● Source material
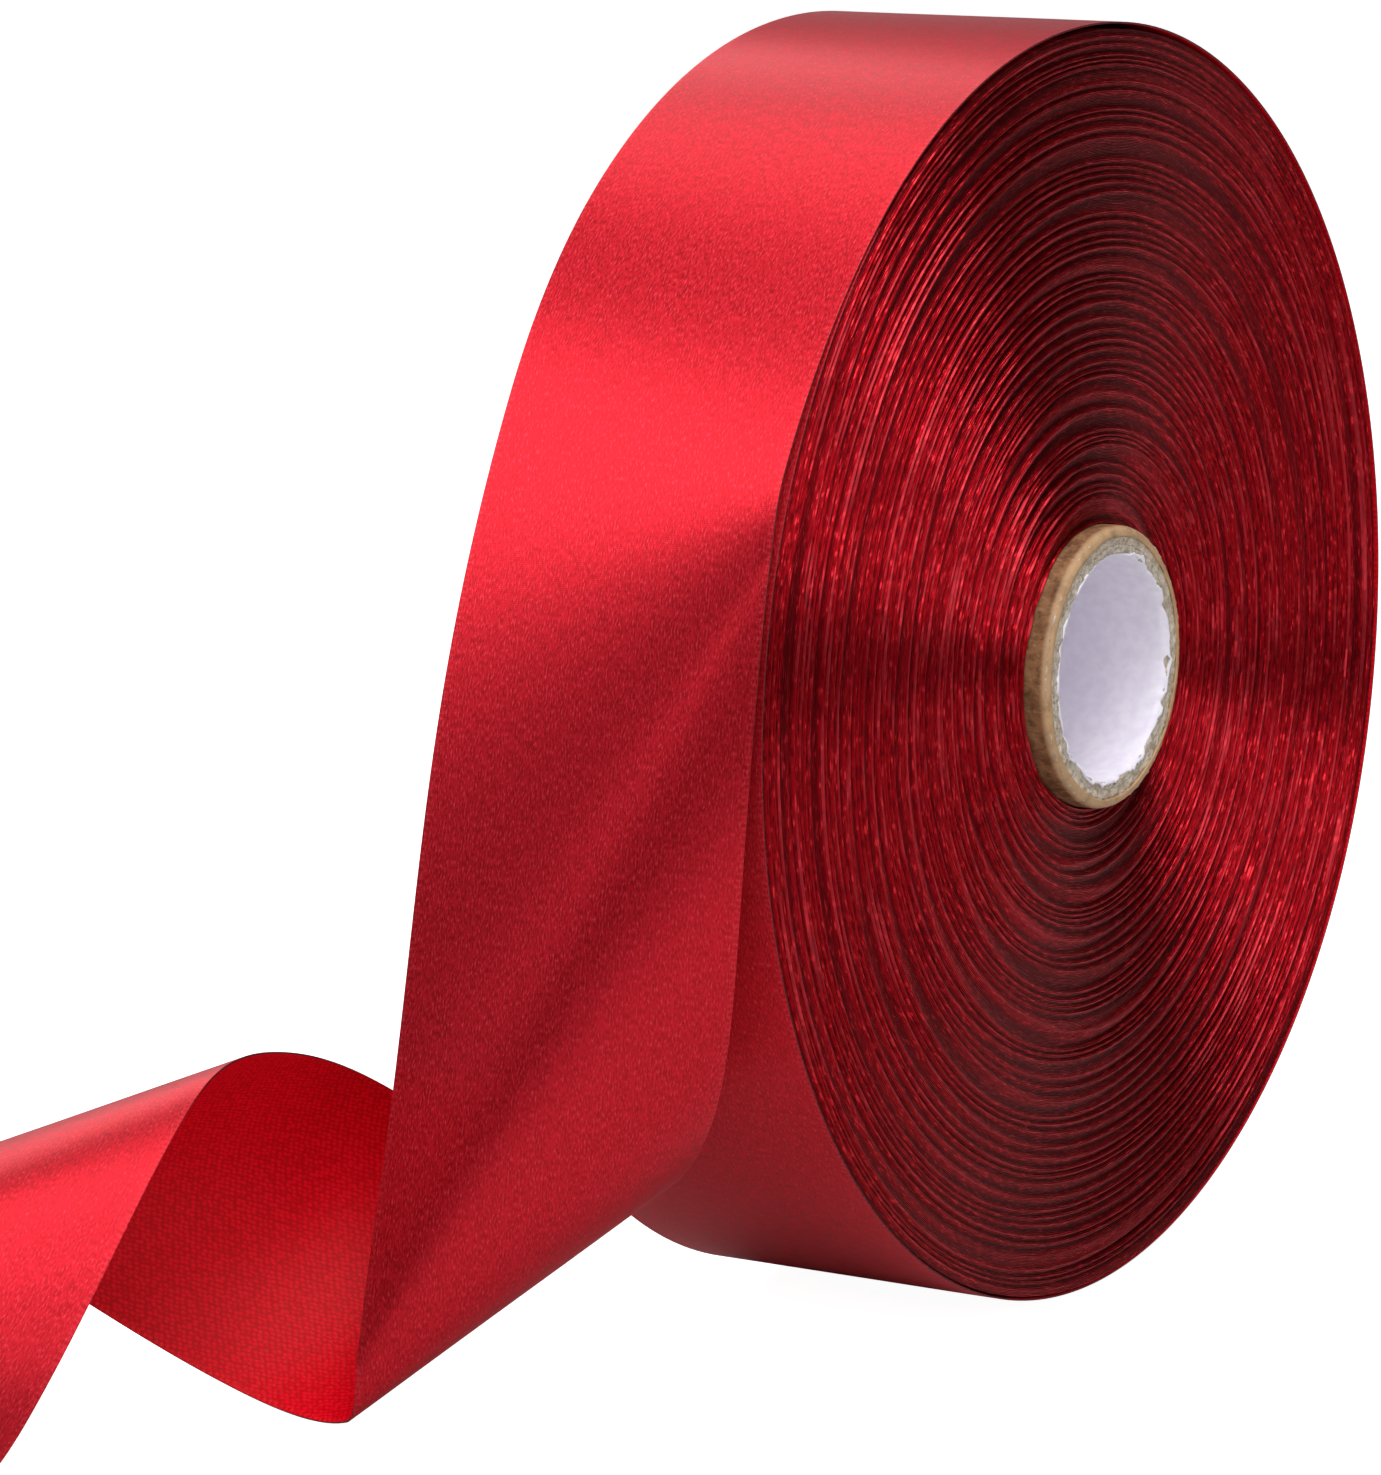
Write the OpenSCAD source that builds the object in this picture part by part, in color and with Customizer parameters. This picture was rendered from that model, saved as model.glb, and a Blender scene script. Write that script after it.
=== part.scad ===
// A flangeless roll of satin ribbon on a cardboard tube, standing on its rim, with its loose end
// curled beside it. The origin is the centre of the bore, the roll's axis runs along Y, and the
// loose end leaves the roll on the -X side.

/* [Ribbon] */
// Width of the ribbon
ribbon_w = 38; // [34:1:42]
// Thickness of the ribbon's loose turn and loose end
ribbon_t = 0.25; // [0.2:0.05:0.4]
// Diameter over the outermost turn
roll_d = 148.5; // [148:0.5:150]
// Gap between the wound pack and the loose turn round it
turn_gap = 0.6; // [0.4:0.1:1]

/* [Core] */
// Diameter of the bore
bore_d = 26; // [25.5:0.5:27]
// Length of the tube, which stands proud of the ribbon at both ends
core_len = 43.5; // [42:0.5:48]
// Thickness of the white paper liner
liner_t = 0.3; // [0.2:0.1:0.4]
// Thickness of one board ply
ply_t = 0.95; // [0.8:0.05:1.1]
// Thickness of the kraft skin
wrap_t = 0.3; // [0.2:0.1:0.4]
// Radius of the rolled edge at each end of the tube
edge_r = 1; // [0.8:0.1:1.2]

/* [Tape] */
// Thickness of the tape that holds the ribbon's inner end
tape_t = 0.1; // [0.1:0.05:0.2]
// Width of the tape
tape_w = 34; // [20:1:36]
// Length of the tape round the tube, in degrees
tape_turn = 40; // [20:5:60]

/* [Winding] */
// Number of ridges on each side of the wound pack, where bunches of turns stand proud
ridges = 14; // [8:1:18]
// Height of a ridge
ridge_h = 0.4; // [0.2:0.1:0.6]

/* [Hidden] */
$fn = 128;

bore_r = bore_d / 2;
ply_inner_r = bore_r + liner_t;
ply_middle_r = ply_inner_r + ply_t;
ply_outer_r = ply_middle_r + ply_t;
wrap_inner_r = ply_outer_r + ply_t;
core_r = wrap_inner_r + wrap_t;
tape_r = core_r + tape_t;
turn_outer_r = roll_d / 2;
turn_inner_r = turn_outer_r - ribbon_t;
winding_r = turn_inner_r - turn_gap;

// The loose end leaves the roll this many degrees above the axis's level, on the -X side
peel_angle = 50;
// The loose turn goes round the roll as far as the place that the loose end hides
turn_sweep = 320;

// The loose end's shape, as [distance along it in mm, bend in 1/m, lean of the bend's line].
// A bend of 1000/R curls the ribbon on a radius of R mm, satin outside. A lean of 0 bends it
// square across its width, and a lean of -1 bends it along a line at 45 degrees.
tail_stations = [
    [0, 13.5, 0], [30, 10, 0.2], [55, 10, -0.8], [75, -8, -1.65], [90, 12, -2.3], [105, 11, -1.7],
    [120, 43, -1.05], [135, 77, -0.4], [150, 35, -0.4], [170, 38, -0.8], [200, 14, -0.8],
    [230, 26, -1.3], [255, 43, -0.4], [285, 62, -0.8], [320, 75, -0.7], [350, 85, -0.6]
];
tail_len = 350;
tail_step = 2.5;
steps = tail_len / tail_step;

function tail_bend(s) = lookup(s, [for (p = tail_stations) [p[0], p[1] / 1000]]);
function tail_lean(s) = lookup(s, [for (p = tail_stations) [p[0], p[2]]]);

// v turned by a degrees about the unit vector k
function turned(v, k, a) = v * cos(a) + cross(k, v) * sin(a) + k * (k * v) * (1 - cos(a));

// One step along the loose end, from a frame [place, along, outward, across] to the next
function advance(f, s) =
    let (
        bend = tail_bend(s),
        spin = bend * (tail_lean(s) * f[1] + f[3]),
        rate = norm(spin),
        axis = spin / max(rate, 1e-9),
        a = rate * tail_step * 180 / PI,
        along = turned(f[1], axis, a)
    )
    [
        f[0] + (f[1] + along) * tail_step / 2,
        along,
        turned(f[2], axis, a),
        turned(f[3], axis, a)
    ];

peel_frame = [
    (turn_outer_r - ribbon_t / 2) * [-cos(peel_angle), 0, sin(peel_angle)],
    [-sin(peel_angle), 0, -cos(peel_angle)],
    [-cos(peel_angle), 0, sin(peel_angle)],
    [0, -1, 0]
];
tail_frames = [
    for (i = 0, f = peel_frame; i <= steps; f = advance(f, (i + 0.5) * tail_step), i = i + 1) f
];

// The four corners of the ribbon where a frame's bend line crosses it
function tail_ring(i) =
    let (
        f = tail_frames[i],
        half = ribbon_w / 2 * (f[3] + tail_lean(i * tail_step) * f[1]),
        out = ribbon_t / 2 * f[2]
    )
    [f[0] - half - out, f[0] + half - out, f[0] + half + out, f[0] - half + out];

// A turned piece about the Y axis: its outline has the radius along x and the width along y
module about_axis(angle = 360, from = 0) {
    rotate([90, 0, 0]) rotate([0, 0, from]) rotate_extrude(angle = angle) children();
}

module tube(r_in, r_out, len) {
    about_axis() translate([r_in, -len / 2]) square([r_out - r_in, len]);
}

// Half the outline of a solid plug with rounded ends, for the rolled edges of the tube
module plug_outline(r, len, corner) {
    square([r, len - 2 * corner]);
    translate([0, -corner]) square([r - corner, len]);
    translate([r - corner, 0]) circle(corner);
    translate([r - corner, len - 2 * corner]) circle(corner);
}

module core_liner() {
    color("white") tube(bore_r, ply_inner_r, core_len);
}

module board_ply_inner() {
    color([0.55, 0.49, 0.42]) tube(ply_inner_r, ply_middle_r, core_len);
}

module board_ply_middle() {
    color([0.58, 0.52, 0.44]) tube(ply_middle_r, ply_outer_r, core_len);
}

// The outermost ply is shorter, because the kraft skin is rolled over its ends
module board_ply_outer() {
    inner_corner = edge_r - wrap_t;
    len = core_len - 2 * wrap_t;
    color([0.52, 0.46, 0.38]) about_axis() intersection() {
        translate([0, -len / 2 + inner_corner]) plug_outline(wrap_inner_r, len, inner_corner);
        translate([ply_outer_r, -len / 2]) square([ply_t, len]);
    }
}

module core_wrap() {
    inner_corner = edge_r - wrap_t;
    inner_len = core_len - 2 * wrap_t;
    color([0.72, 0.55, 0.36]) about_axis() intersection() {
        difference() {
            translate([0, -core_len / 2 + edge_r]) plug_outline(core_r, core_len, edge_r);
            translate([0, -inner_len / 2 + inner_corner])
                plug_outline(wrap_inner_r, inner_len, inner_corner);
        }
        translate([ply_outer_r, -core_len / 2]) square([core_r - ply_outer_r, core_len]);
    }
}

module start_tape() {
    color([0.85, 0.85, 0.8]) about_axis(tape_turn)
        translate([core_r, -tape_w / 2]) square([tape_t, tape_w]);
}

// The wound pack, with the ridges and grooves that the turns leave on its sides
module ribbon_winding() {
    pitch = (winding_r - tape_r) / (2 * ridges);
    side = [
        for (i = [0:2 * ridges])
            [tape_r + i * pitch, ribbon_w / 2 - (i % 2 == 1 ? ridge_h : 0)]
    ];
    color([0.6, 0.03, 0.08]) about_axis()
        polygon(concat(side, [for (i = [2 * ridges:-1:0]) [side[i][0], -side[i][1]]]));
}

module ribbon_outer_turn() {
    color([0.78, 0.07, 0.14]) about_axis(turn_sweep, 180 - peel_angle - turn_sweep)
        translate([turn_inner_r, -ribbon_w / 2]) square([ribbon_t, ribbon_w]);
}

module ribbon_tail() {
    points = [for (i = [0:steps]) each tail_ring(i)];
    sides = [
        for (i = [0:steps - 1], k = [0:3])
            let (a = 4 * i + k, b = 4 * i + (k + 1) % 4) [b, a, a + 4, b + 4]
    ];
    color([0.75, 0.06, 0.13])
        polyhedron(points, concat(sides, [[0, 1, 2, 3], [for (k = [3:-1:0]) 4 * steps + k]]));
}

core_liner();
board_ply_inner();
board_ply_middle();
board_ply_outer();
core_wrap();
start_tape();
ribbon_winding();
ribbon_outer_turn();
ribbon_tail();
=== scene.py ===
"""A flangeless roll of red satin ribbon on a cardboard tube, with its loose end curled beside it.

Everything is in metres. The roll's axis runs along Y, the origin is the centre of the bore, and the
loose end leaves the roll on the -X side.
"""

from math import atan2, cos, hypot, pi, radians, sin, tau

import bmesh
import bpy
from mathutils import Matrix, Vector, noise


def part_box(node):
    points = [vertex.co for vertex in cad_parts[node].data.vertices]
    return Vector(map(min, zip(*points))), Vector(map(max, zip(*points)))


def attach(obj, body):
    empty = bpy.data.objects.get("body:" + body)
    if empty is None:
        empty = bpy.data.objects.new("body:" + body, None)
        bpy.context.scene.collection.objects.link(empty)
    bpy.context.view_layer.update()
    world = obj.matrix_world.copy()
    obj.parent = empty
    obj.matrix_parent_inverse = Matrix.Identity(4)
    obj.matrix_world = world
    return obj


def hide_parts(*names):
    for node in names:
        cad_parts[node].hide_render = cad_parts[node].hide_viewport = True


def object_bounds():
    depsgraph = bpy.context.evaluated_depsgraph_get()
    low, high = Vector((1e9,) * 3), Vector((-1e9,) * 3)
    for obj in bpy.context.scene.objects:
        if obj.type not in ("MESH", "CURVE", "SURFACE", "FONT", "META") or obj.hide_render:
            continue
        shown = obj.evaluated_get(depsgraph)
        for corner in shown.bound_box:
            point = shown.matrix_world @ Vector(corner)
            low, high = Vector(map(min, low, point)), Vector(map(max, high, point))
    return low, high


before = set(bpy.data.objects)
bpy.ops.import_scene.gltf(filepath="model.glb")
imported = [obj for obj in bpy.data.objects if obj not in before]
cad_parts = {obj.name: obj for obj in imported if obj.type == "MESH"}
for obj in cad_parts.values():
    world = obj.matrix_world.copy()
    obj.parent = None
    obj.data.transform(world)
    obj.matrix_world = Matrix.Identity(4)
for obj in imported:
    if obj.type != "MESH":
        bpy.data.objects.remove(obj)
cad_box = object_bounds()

MM = 0.001

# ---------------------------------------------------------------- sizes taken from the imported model

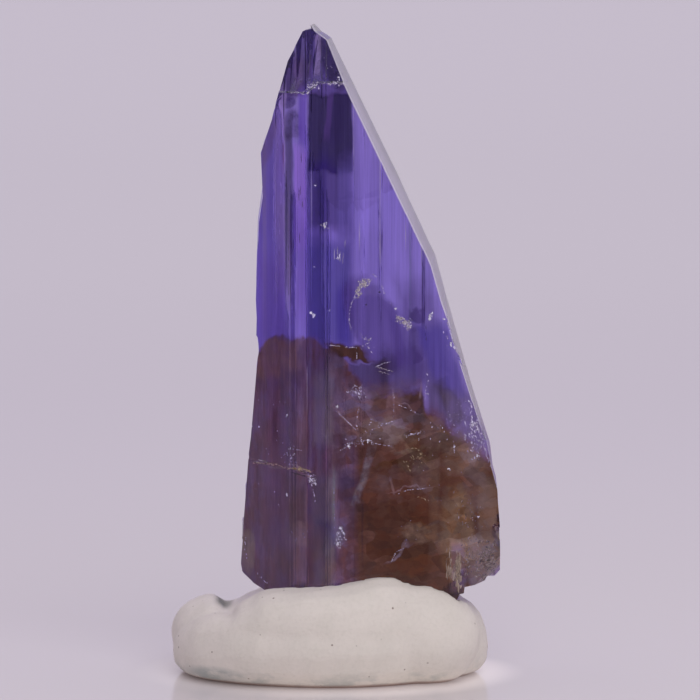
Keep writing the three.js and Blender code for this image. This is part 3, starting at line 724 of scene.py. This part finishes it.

● Exercise objective
Return the lines from the line with "core_liner();" through the line with "zip(*points))), Vector(map(max, zip(*points)))", inclusive, exactly as they stand, and nothing else.

● Completed task
core_liner();
board_ply_inner();
board_ply_middle();
board_ply_outer();
core_wrap();
start_tape();
ribbon_winding();
ribbon_outer_turn();
ribbon_tail();
=== scene.py ===
"""A flangeless roll of red satin ribbon on a cardboard tube, with its loose end curled beside it.

Everything is in metres. The roll's axis runs along Y, the origin is the centre of the bore, and the
loose end leaves the roll on the -X side.
"""

from math import atan2, cos, hypot, pi, radians, sin, tau

import bmesh
import bpy
from mathutils import Matrix, Vector, noise


def part_box(node):
    points = [vertex.co for vertex in cad_parts[node].data.vertices]
    return Vector(map(min, zip(*points))), Vector(map(max, zip(*points)))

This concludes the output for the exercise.